A Festival of Contemporary Political Films
Organised by Film & Television Institute of India
and Magic Lantern Foundation
Dates: 15, 16 & 17 September 2009
Venue: FTII, Law College Road, Pune 411001
In the last decade or so Indian image-makers have crossed new boundaries, carried out different formal experiments and also recast the notion of political film making. Women have played a significant role in this and have given a new formal twist to political documentaries that explore and engage with form and the political terrain in a nuanced manner with spaces for ambiguities and multiple readings.
Persistence Resistance @ FTII aims to celebrate a cinema space that engages with the diverse nature of films today. It will present a range of subjects and forms the films work with, and try to interrogate the emerging aesthetics of political filmmaking. It is becoming clear that political films are no longer bound by the binaries of the past, perhaps developed during war filmmaking, and yet there is no one picture emerging, for the formal explorations are as vast as the diverse subjects. The festival will also carry a section on international documentaries that are difficult to access in India. And although these films deal with issues and themes that are unique and not very well known in India, there is indeed a common resonance or a common resistance. So the festival is also attempting to explore the notions of internationalism in the present scenario of neo-liberal globalisation.
The creative act is not performed by the artist alone; the spectator brings the work in contact with the external world by deciphering and interpreting its inner qualifications and thus adds his contribution to the creative act. This becomes even more obvious when posterity gives a final verdict and sometimes rehabilitates forgotten artists.
– Marcel Duchamp,
(Session on the Creative Act; Convention of the American Federation of Arts, Houston, Texas, April 1957)
Marcel Duchamp’s abstraction of the Nude Descending the Stairs had two varied intentions. As a prelude to the movie camera, it provided a beginning to understand the idea of “persistence of vision” or why we see images in a continuous motion and not in flashes. But it also offered an antidote to the static nature of Cubist paintings, mocking its pretensions and offering vitality to the act of viewing that had not been seen before in the painting medium.
What happens when art gets inextricably linked to the politics of subversion and resistance, not only of other art forms but the processes of human movement as well? What persists then, the art or values residing in resistance?

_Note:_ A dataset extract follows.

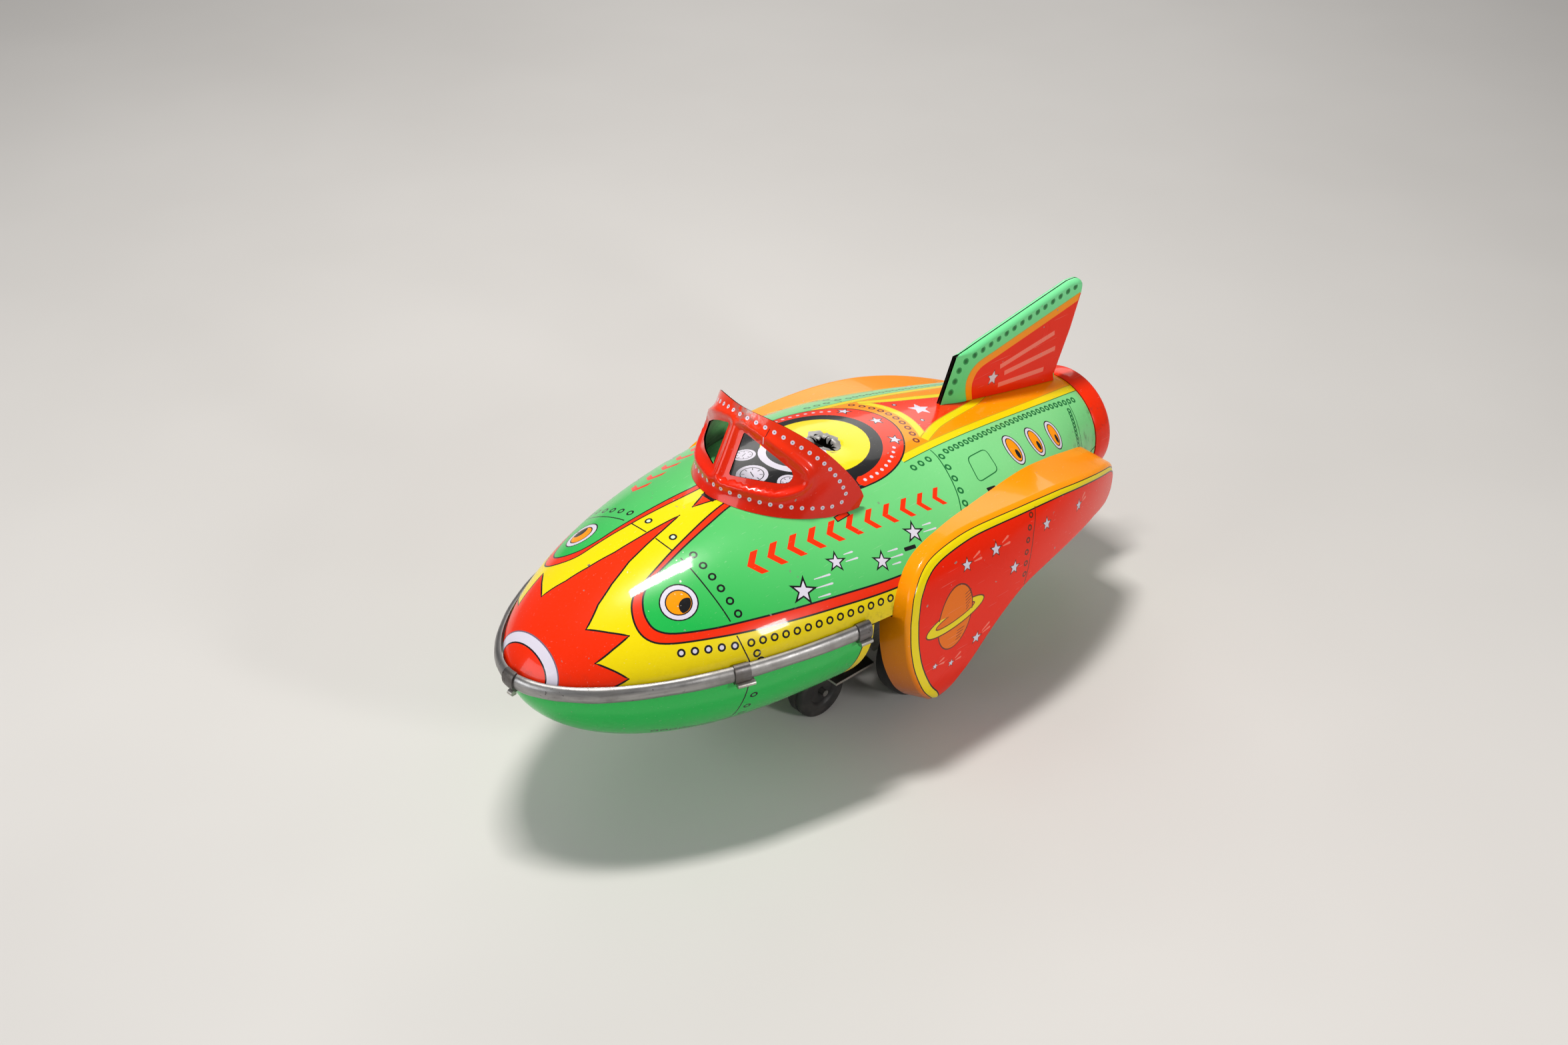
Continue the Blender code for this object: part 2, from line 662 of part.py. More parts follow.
def build_drive():
    axle_at = (AXLE_Y, WHEEL_RADIUS)
    counter_at = polar(axle_at, MODULE * (DRIVE_TEETH + PINION_TEETH) / 2, COUNTER_ANGLE)
    fly_at = polar(counter_at, MODULE * (WHEEL_GEAR_TEETH + FLY_PINION_TEETH) / 2, FLY_ANGLE)
    axle = empty("rear_axle_pivot", *axle_at)
    counter = empty("counter_pivot", *counter_at)
    fly = empty("flywheel_pivot", *fly_at)
    reach = WHEEL_X + WHEEL_WIDTH / 2 + AXLE_OVERHANG
    cylinder("rear_axle", AXLE_RADIUS, -reach, reach, SHAFT_SIDES, DARK_STEEL, STEEL, axle)
    bore = AXLE_RADIUS + RUNNING_CLEARANCE
    for side, x in (("left", WHEEL_X), ("right", -WHEEL_X)):
        wheel("drive_tyre_" + side, WHEEL_RADIUS, WHEEL_WIDTH, x, axle)
        hub("drive_hub_" + side, WHEEL_RADIUS, WHEEL_WIDTH, x, bore, BARE_TIN, axle)
    gear("drive_gear", DRIVE_TEETH, DRIVE_GEAR_X, GEAR_THICKNESS, 0.0, bore, BRASS, axle)
    pinion_turn = mesh_turn(COUNTER_ANGLE, DRIVE_TEETH, 0.0, PINION_TEETH)
    shaft_bore = SHAFT_RADIUS + RUNNING_CLEARANCE
    end = PLATE_X + PLATE_TIN / 2 + SHAFT_OVERHANG
    pinion = GEAR_THICKNESS + PINION_EXTRA
    cylinder("counter_shaft", SHAFT_RADIUS, -end, end, SHAFT_SIDES, DARK_STEEL, STEEL, counter)
    gear("counter_pinion", PINION_TEETH, DRIVE_GEAR_X, pinion, pinion_turn, shaft_bore, BRASS, counter)
    gear("counter_gear", WHEEL_GEAR_TEETH, COUNTER_GEAR_X, GEAR_THICKNESS, 0.0, shaft_bore, BRASS, counter)
    fly_turn = mesh_turn(FLY_ANGLE, WHEEL_GEAR_TEETH, 0.0, FLY_PINION_TEETH)
    cylinder("flywheel_shaft", SHAFT_RADIUS, -end, end, SHAFT_SIDES, DARK_STEEL, STEEL, fly)
    gear("flywheel_pinion", FLY_PINION_TEETH, COUNTER_GEAR_X, pinion, fly_turn, shaft_bore, BRASS, fly)
    build_flywheel(shaft_bore, fly)
    holes = [hole_at(axle_at, bore), hole_at(counter_at, shaft_bore), hole_at(fly_at, shaft_bore)]
    punched_plate("motor_plate_left", PLATE_OUTLINE, holes, PLATE_X, PLATE_TIN, BARE_TIN)
    punched_plate("motor_plate_right", PLATE_OUTLINE, holes, -PLATE_X, PLATE_TIN, BARE_TIN)
    span = PLATE_X - PLATE_TIN / 2 - GAP
    for name, (y, z) in PILLARS.items():
        place = empty(name + "_place", y, z)
        cylinder(name, PILLAR_RADIUS, -span, span, SHAFT_SIDES, DARK_STEEL, STEEL, place)


def bent_strip(name, path, y0, y1, thickness, colour):
    """A strip between two places along Y, bent along an (x, z) path."""
    points = [(x, y, z) for y in (y0, y1) for x, z in path]
    count = len(path)
    faces = [(i, i + 1, count + i + 1, count + i) for i in range(count - 1)]
    strip = make_mesh(name, points, faces, colour, STEEL)
    flip_if_inward(strip, (0, 0, 1))
    return thicken(strip, thickness)


def build_straps():
    top = PLATE_OUTLINE[3][1] + GAP + PLATE_TIN
    for name, (y0, y1) in STRAPS.items():
        reach = min(hull_x(y0, top), hull_x(y1, top)) - TIN - STRAP_CLEARANCE
        path = [(-reach, top - STRAP_TAB), (-reach, top), (reach, top), (reach, top - STRAP_TAB)]
        bent_strip(name, path, y0, y1, PLATE_TIN, BARE_TIN)


def build_front_wheels():
    pivot = empty("front_wheel_pivot", FRONT_Y, FRONT_RADIUS)
    reach = FRONT_X + FRONT_WIDTH / 2 + SHAFT_OVERHANG
    cylinder("front_axle", FRONT_SHAFT_RADIUS, -reach, reach, SHAFT_SIDES, DARK_STEEL, STEEL, pivot)
    bore = FRONT_SHAFT_RADIUS + RUNNING_CLEARANCE
    half = FRONT_WIDTH / 2
    dish = half - FRONT_HUB_DISH
    one_side = [(bore, dish), (FRONT_HUB_RADIUS, dish), (FRONT_HUB_RADIUS + 0.4, half),
                (FRONT_RADIUS - 0.9, half), (FRONT_RADIUS, half - 1.0)]
    for side, x in (("left", FRONT_X), ("right", -FRONT_X)):
        profile = [(r, x - out) for r, out in one_side] + [(r, x + out) for r, out in reversed(one_side)]
        turned("front_wheel_" + side, profile, ROUND, BLACK, RUBBER, pivot)


def build_front_bracket():
    """A wide tin plate behind the nose bowl, with two bent-down ears for the front axle."""
    count = len(BRACKET_OUTLINE)
    points = [(x, y, z) for z in (BRACKET_Z, BRACKET_Z + BRACKET_TIN) for x, y in BRACKET_OUTLINE]
    faces = [tuple(range(count))[::-1], tuple(range(count, 2 * count))]
    faces += [(i, (i + 1) % count, count + (i + 1) % count, count + i) for i in range(count)]
    make_mesh("front_bracket", points, faces, BARE_TIN, STEEL)
    hole = hole_at((FRONT_Y, FRONT_RADIUS), FRONT_SHAFT_RADIUS + RUNNING_CLEARANCE)
    outline = [(FRONT_Y + y, z) for y, z in EAR_OUTLINE]
    punched_plate("front_bracket_ear_left", outline, [hole], EAR_X, BRACKET_TIN, BARE_TIN)
    punched_plate("front_bracket_ear_right", outline, [hole], -EAR_X, BRACKET_TIN, BARE_TIN)


def main():
    clear_scene()
    build_upper_hull()
    hull_shell("lower_hull", NOSE_Y + NOSE_GAP, BOWL_END_Y, LOWER_GRID, -1, GREEN)
    hull_shell("rear_belly", BELLY_START_Y, TAIL_Y, BELLY_GRID, -1, GREEN)
    build_trim()
    build_windshield()
    build_fin()
    build_pods()
    build_tail_ring()
    build_drive()
    build_straps()
    build_front_wheels()
    build_front_bracket()
    bpy.context.view_layer.update()


main()
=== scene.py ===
"""Looks of the tin space rocket: lithographed shells, windshield, pods, fin, trim and wheels.

Lengths are in millimetres until a mesh is made; Blender's own units are metres. The nose
points towards -Y and +Z is up. Each printed shell is one thin closed sheet: its decoration
is laid out flat, cut into inked faces, and then wrapped on to the pressed shape.
"""

import math
import random

import bpy
import numpy as np
from mathutils import Matrix, Vector
from mathutils.geometry import delaunay_2d_cdt


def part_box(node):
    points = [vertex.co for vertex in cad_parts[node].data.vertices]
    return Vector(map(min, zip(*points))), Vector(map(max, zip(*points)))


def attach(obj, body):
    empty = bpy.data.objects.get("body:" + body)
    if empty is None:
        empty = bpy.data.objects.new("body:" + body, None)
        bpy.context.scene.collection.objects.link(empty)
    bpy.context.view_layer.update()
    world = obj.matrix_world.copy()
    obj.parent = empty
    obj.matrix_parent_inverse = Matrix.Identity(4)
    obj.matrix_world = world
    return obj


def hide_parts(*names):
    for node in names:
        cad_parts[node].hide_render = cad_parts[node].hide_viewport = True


MM = 0.001

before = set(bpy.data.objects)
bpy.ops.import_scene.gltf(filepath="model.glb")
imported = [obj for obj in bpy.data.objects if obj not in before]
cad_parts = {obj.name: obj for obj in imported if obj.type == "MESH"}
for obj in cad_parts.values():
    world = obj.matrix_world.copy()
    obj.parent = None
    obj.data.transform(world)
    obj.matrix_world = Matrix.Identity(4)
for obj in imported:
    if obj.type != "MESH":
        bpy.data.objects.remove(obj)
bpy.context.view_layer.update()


def box_mm(node):
    low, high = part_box(node)
    return np.array(low) / MM, np.array(high) / MM


# Hull form, with its ends and seam read from the frame.
HULL_LOW, HULL_HIGH = box_mm("upper_hull")
TRIM_LOW, TRIM_HIGH = box_mm("seam_trim")
SEAM_Z = (TRIM_LOW[2] + TRIM_HIGH[2]) / 2
NOSE_Y = HULL_LOW[1] - 0.1
TAIL_Y = HULL_HIGH[1]
HALF_WIDTH = HULL_HIGH[0]
TAIL_RADIUS = 14.2
SEAM_DROP = 6.0
WIDEST_Y = 5.0
HIGHEST_Y = -10.0
UPPER_HEIGHT = 23.0
DEEPEST_Y = -35.0
LOWER_DEPTH = 28.0
BELLY_START_Y = 27.0
BELLY_DEPTH = 20.0
BOWL_END_Y = -18.0
CROWN_FLATTENING = 0.096
SEAM_GAP = 0.15
GIRTH = 28.0
TIN = 0.5

# The torn hole where the pilot stood, and the dent round it.
HOLE_CENTRE = (0.6, -0.4)
HOLE_RADIUS = 3.4
HOLE_STRETCH = np.array([1.12, 0.8])
DENT_DEPTH = 0.75
DENT_FADE = 1.5

# Printed lines and the size of a sheet's faces.
LINE = 0.40
FINE = 0.3
PRINT_STEP = 2.2

# Inks, as linear colours.
BLACK_INK = (0.010, 0.010, 0.011)
RED_INK = (0.84, 0.017, 0.0)
ORANGE_INK = (1.0, 0.315, 0.0)
YELLOW_INK = (0.88, 0.70, 0.001)
# GREEN_PALE is the painted lit tone of the green ink and GREEN_DEEP its shaded tone.
GREEN_DEEP = (0.014, 0.47, 0.075)
GREEN_PALE = (0.27, 0.74, 0.30)
LILAC_INK = (0.70, 0.66, 0.77)


# ---------------------------------------------------------------- lines and outlines

def unit(vectors, least=1e-9):
    """Vectors made one long."""
    return vectors / np.maximum(np.linalg.norm(vectors, axis=-1, keepdims=True), least)


def distances(points):
    """How far along a line each of its points is."""
    return np.concatenate([[0.0], np.cumsum(np.linalg.norm(np.diff(points, axis=0), axis=1))])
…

In trying to address this vast jigsaw puzzle of the multiple meanings of the words persistence and resistance this festival was conceived. It is also an ode to the persistent vision of films, closely guarded by an ever-changing relationship between the film and the viewer.
In the beginning, there was a sheer delight of man, in seeing something just “moving”… aided by the apparatus of the magic lantern and then the zoetrope and praxinoscope. But with the passage of time, this relationship has changed not only because film content has acquired a multiple personality, but also because the spectrum of viewing spaces has undergone paradigm shifts. The nickelodeon, the movie palace, the studio chain and the multiplexes have been the dominant exhibitor strategies in America in their respective eras. The movie palaces that flourished in the 1920s, found a remarkable coincidence with celluloid dreams, where the movie-going experience was an event to enter a cultural space full of grandeur and the excesses of materialism. The contemporary exhibition rationale of the multiplex is rarely that of titillating the imagination, but rather, comes close to that of manipulative buying complete with McDonalds and vinyl dreams.
From the gaps of these so-called pleasure domes, have emerged certain crucial spaces of viewing, but they have been encountered on the sly. The trend started with the video parlours, then the cyber cafes, shifting to the dark lanes of Pirate Bazaar which then magically opened up to a maddening world of pornography, Bergmans and Herzogs and yes, even Karan Johar. Today the BitTorrent has come to our service, creating a global collective force of cinephiles and cinema-collectors, empowering the viewer to exhibit films on their rooftops, and thus, redefining the constricted notions of the passive audience.
Art as an emblem of cultural production has been deeply engrossed in human movements, acquiring an inherently political nature.
However, now the time has come to acknowledge that the audience is probably an equally resistive force, constructing ways of using and recycling images in an attempt to break out of the censorious trappings of the cinema hall, emerging as a powerful social agent in making meanings of cinema and thereby, culture.
“Persistence Resistance”, as a film festival resonates with a gesture not only towards the dynamic aesthetics of political filmmaking, the attempts to stretch the boundaries of imagination and confined terrains but also this new audience, trying to carve a niche for itself, waiting for filmmakers to take notice of them and create a space for dialogue. It also offers discursive spaces for interacting with filmmakers through three seminars.
Persistence Resistance @ FTII wishes to bring all the movements of the audiences and matters of films a little closer together, in a collective space to experience the diversity of films.